L'Histoire du rhum

Le rhum avant le rhum

Dans son Histoire générale des Antilles (Paris, 1667-1671), le Père Du Tertre est le premier à évoquer une boisson qui peut s’apparenter à l’ancêtre du rhum. Quelques décennies plus tard, le Père Labat fait mention d’une boisson de consommation courante, « l’eau-de-vie de cannes ». Toutefois, la terminologie reste fluctuante : on parle aussi de « guildive » — de l’anglais « kill devil » — ou bien de « tafia ». Le mot « rum » ou rhum, qui n’est pas encore employé, proviendrait quant à lui des Antilles britanniques et de Malaisie — « brum » y désignant une liqueur spiritueuse.
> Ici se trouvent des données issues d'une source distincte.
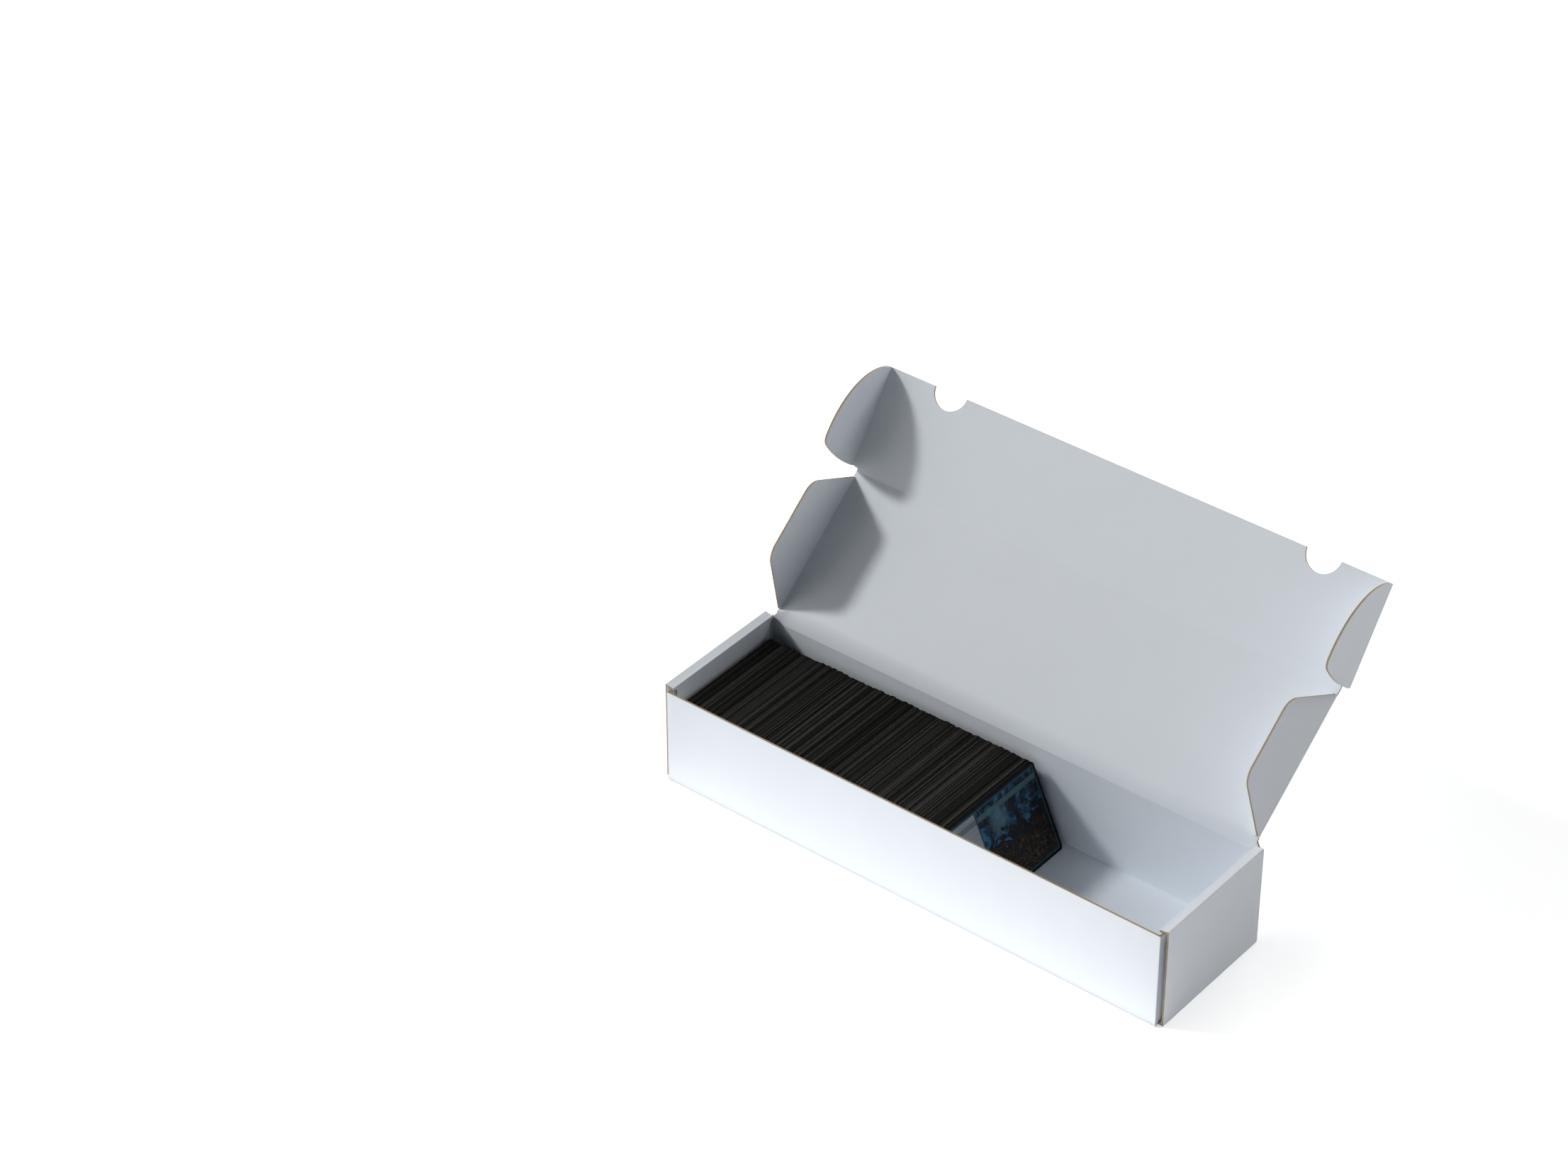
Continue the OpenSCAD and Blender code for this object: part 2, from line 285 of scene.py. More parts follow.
def length_setting(*words, precision=4):
    """A length, in metres."""
    return setting(bpy.props.FloatProperty, *words, unit="LENGTH", precision=precision)


def angle_setting(*words):
    """An angle, in radians."""
    return setting(bpy.props.FloatProperty, *words, unit="ROTATION")


def colour_setting(*words):
    """A colour."""
    return setting(bpy.props.FloatVectorProperty, *words, subtype="COLOR", size=3)


class BoardSettings(bpy.types.PropertyGroup):
    """Sizes and colours of the folded board."""

    lip: length_setting(
        "Cut lip", "Width of the pressed lip along a cut edge of the board", 0.00014, precision=5
    )
    bend_steps: setting(
        bpy.props.IntProperty, "Bend steps", "Number of flat steps in a bend of the board", 9, min=3
    )
    hinge_foot: length_setting(
        "Hinge line height", "Height at which the back wall starts to bend into the lid", 0.0671
    )
    hinge_lean: angle_setting(
        "Hinge lean", "How far the back wall leans at the hinge line", math.radians(18)
    )
    liner_colour: colour_setting(
        "Liner colour", "Colour of the white paper on both faces of the board", (0.835, 0.884, 0.936)
    )
    core_colour: colour_setting(
        "Core colour", "Colour of the brown paper that shows at a cut", (0.50, 0.385, 0.245)
    )


class CardSettings(bpy.types.PropertyGroup):
    """Sizes and colours of the cards."""

    count: setting(bpy.props.IntProperty, "Cards", "Number of cards behind the last one", 588, min=1)
    width: length_setting("Card width", "Long side of a card, which lies across the box", 0.088)
    height: length_setting("Card height", "Short side of a card, which stands in the box", 0.063)
    thickness: length_setting("Card thickness", "Thickness of one card", 0.00032, precision=5)
    corner_radius: length_setting("Corner radius", "Radius of a card's corners", 0.0025)
    lean: angle_setting("Lean", "Angle of the cards back from upright", math.radians(24.5))
    seed: setting(bpy.props.IntProperty, "Seed", "Seed of the cards' small scatter", 7)
    edge_colour: colour_setting(
        "Edge colour", "Colour of the lightest card edges", (0.088, 0.085, 0.079)
    )
    face_colour: colour_setting("Face colour", "Main colour of the printed face", (0.010, 0.045, 0.085))


class StageSettings(bpy.types.PropertyGroup):
    """Floor and lamps."""

    floor_colour: colour_setting("Floor colour", "Colour of the floor and backdrop", (0.86, 0.86, 0.86))
    floor_glow: setting(
        bpy.props.FloatProperty,
        "Floor glow",
        "How much the floor beside the tray is lightened where the camera or a reflection sees it",
        0.50,
        min=0,
    )
    lamp_level: setting(
        bpy.props.FloatProperty, "Lamp level", "Brightness of all lamps together", 1.0, min=0
    )


class CardBoxSettings(bpy.types.PropertyGroup):
    """All settings of the card box."""

    board: bpy.props.PointerProperty(
        name="Board", description="Sizes and colours of the folded board", type=BoardSettings
    )
    cards: bpy.props.PointerProperty(
        name="Cards", description="Sizes and colours of the cards", type=CardSettings
    )
    stage: bpy.props.PointerProperty(name="Stage", description="Floor and lamps", type=StageSettings)


# Places and directions


def lean_direction(lean):
    """Direction in a lid panel that leans back from upright."""
    return Vector((0, math.sin(lean), math.cos(lean)))


def lean_normal(lean):
    """Direction of the inside face of a lid panel that leans back from upright."""
    return Vector((0, -math.cos(lean), math.sin(lean)))


LID_ALONG = lean_direction(LID_LEAN)
LID_IN = lean_normal(LID_LEAN)
PANEL_CREASE = HINGE + LID_ALONG * LID_REACH
PANEL_ALONG = lean_direction(LID_LEAN - PANEL_FOLD)
PANEL_IN = lean_normal(LID_LEAN - PANEL_FOLD)
ALONG_X = Vector((1, 0, 0))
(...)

Aujourd’hui, suivant la matière première utilisée, on distingue essentiellement deux types de rhums : le rhum agricole, fabriqué dans neuf distilleries sur dix et qui représente les 4/5 e de la production martiniquaise. Et le rhum de sucrerie, obtenu par la fermentation des mélasses provenant de la fabrication du sucre de canne. La Martinique en produit deux qualités : le rhum traditionnel, après une fermentation courte ; et le rhum Grand Arôme, au terme d’une fermentation longue et spécifique.

 

 

L’apparition du rhum agricole

L’essor de la production rhumière, indépendante de la sucrerie, a lieu dans la seconde moitié du XIX ème siècle. La progression des parts de marché du rhum est alors liée à la surproduction mondiale qui affecte toute l’économie sucrière. C’est à cette époque que les petits planteurs se reconvertissent dans la fabrication de rhum agricole (ou « rhum z’abitant», ou « rhum de vesou »). Parallèlement, le rhum bénéficie des différents fléaux qui s’abattent sur le vignoble français. Mais ce sont les rations distribuées aux soldats durant la Guerre de Crimée qui vont le populariser.

 

 

Le coup d’arrêt de 1902

Avant 1902, le rhum représentait près du cinquième de la valeur totale des exportations. La destruction de Saint-Pierre entraînera une baisse de 37 % de la production. Le renouveau s’amorce en 1905 : le monde rhumier a survécu et les usines se sont modernisées. En 1913, la Martinique exporte plus de douze millions d’hectolitres, compte quatre-vingt-six distilleries et seize usines.

 

 

Les guerres et le contingentement

Le rhum connaît ses années fastes pendant la première guerre mondiale : on a besoin de cet alcool pour donner du cœur au ventre aux soldats dans les tranchées… et fabriquer des explosifs. Mais au lendemain de la guerre, afin de favoriser la renaissance de ses eaux-de-vie, la métropole limite l’importation de rhum avec la loi de contingentement du 31 décembre 1922.

Pourtant, ce sont surtout les conséquences de la seconde guerre mondiale qui pèseront sur le sort des distilleries. Si le commerce avec la métropole reprend alors avec intensité, l’embellie est éphémère : les années cinquante marquent le déclin des systèmes de production hérités du XIXème siècle et le début des profondes mutations de l’économie martiniquaise.